[PATCH v2] um: vector: Replace locks guarding queue depth with atomics

Thu Jul 4 09:12:04 PDT 2024

On Thu, 2024-07-04 at 13:22 +0100, anton.ivanov at cambridgegreys.com
wrote:
> 
> @@ -675,11 +657,20 @@ static void prep_queue_for_rx(struct vector_queue *qi)
>  	struct vector_private *vp = netdev_priv(qi->dev);
>  	struct mmsghdr *mmsg_vector = qi->mmsg_vector;
>  	void **skbuff_vector = qi->skbuff_vector;
> -	int i;
> +	int i, queue_depth;
> +
> +	queue_depth = atomic_read(&qi->queue_depth);
>  
> -	if (qi->queue_depth == 0)
> +	if (queue_depth == 0)
>  		return;
> -	for (i = 0; i < qi->queue_depth; i++) {
> +
> +	/* RX is always emptied 100% during each cycle, so we do not
> +	 * want to do the tail wraparound math for it
> +	 */
> +
> +	qi->head = qi->tail = 0;
> +
> +	for (i = 0; i < queue_depth; i++) {
>  		/* it is OK if allocation fails - recvmmsg with NULL data in
>  		 * iov argument still performs an RX, just drops the packet
>  		 * This allows us stop faffing around with a "drop buffer"
> @@ -689,7 +680,8 @@ static void prep_queue_for_rx(struct vector_queue *qi)
>  		skbuff_vector++;
>  		mmsg_vector++;
>  	}
> -	qi->queue_depth = 0;
> +	wmb(); /* Ensure that RX processing elsewhere sees the changes */
> +	atomic_set(&qi->queue_depth, 0);
>  }

I don't understand this.

prep_queue_for_rx() is called by vector_mmsg_rx(), not in parallel or in
a different thread or something, inside the NAPI polling.

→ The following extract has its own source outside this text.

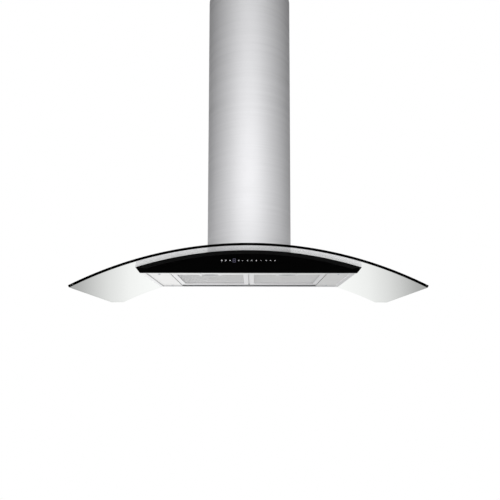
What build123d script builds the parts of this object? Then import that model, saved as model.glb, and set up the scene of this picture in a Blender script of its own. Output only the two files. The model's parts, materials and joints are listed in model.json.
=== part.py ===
from build123d import *
from math import asin, cos, degrees, exp, log, radians, sin, sqrt, tan
import os

os.makedirs("parts", exist_ok=True)

# Wall-mounted range hood with a curved glass canopy
# Millimetres, X to the right seen from the room, Y towards the wall, Z up
# The wall is the plane Y = 0 and the origin is the centre of the four wall holes

# Glass canopy, bent to a cylinder whose axis runs from front to back
GLASS_WIDTH = 900.0
GLASS_DEPTH = 500.0
GLASS_THICK = 6.0
GLASS_RADIUS = 994.0
GLASS_TOP_Z = -160.0
GLASS_FRONT_CORNER = 6.0
REAR_CLIP_SIDE = 90.0
REAR_CLIP_BACK = 18.0
GASKET_THICK = 2.0
GASKET_WIDTH = 9.0

# Sheet steel, the gaps left between pieces and how far a cut runs past its piece
OVERCUT = 1.0
SHEET = 1.0
PLATE = 1.5
FIT = 0.3
SLACK = 0.6
PIN_FIT = 0.06
SHAFT_FIT = 0.05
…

All it does is
reset the queue to empty with all the SKBs allocated.

After that, prep_queue_for_rx() calls uml_vector_recvmmsg() [1] which
fills the SKBs, and then vector_mmsg_rx() itself consumes them by going
over it and calling napi_gro_receive() (or whatever else).

There's no parallelism here? The RX queue wouldn't even need locking or
atomic instructions at all at this point, since it's just "refill
buffers, fill buffers, release buffers to network stack".

What am I missing?

[1] btw, it should pass 'budget' to uml_vector_recvmmsg(), not the depth
(qi->max_depth), and possibly even pass that to prep_queue_for_rx(), but
that's a different patch.

>  static struct vector_device *find_device(int n)
> @@ -987,7 +979,7 @@ static int vector_mmsg_rx(struct vector_private *vp, int budget)
>  	 * many do we need to prep the next time prep_queue_for_rx() is called.
>  	 */
>  
> -	qi->queue_depth = packet_count;
> +	atomic_add(packet_count, &qi->queue_depth);

and that also means my earlier analysis was just confused - there's no
need for _add here, _set is fine - in fact even non-atomic would be
fine.

> @@ -1176,6 +1168,7 @@ static int vector_poll(struct napi_struct *napi, int budget)
>  
>  	if ((vp->options & VECTOR_TX) != 0)
>  		tx_enqueued = (vector_send(vp->tx_queue) > 0);
> +	spin_lock(&vp->rx_queue->head_lock);
>  	if ((vp->options & VECTOR_RX) > 0)
>  		err = vector_mmsg_rx(vp, budget);
>  	else {
> @@ -1183,6 +1176,7 @@ static int vector_poll(struct napi_struct *napi, int budget)
>  		if (err > 0)
>  			err = 1;
>  	}
> +	spin_unlock(&vp->rx_queue->head_lock);

that's needed for ... stats?

johannes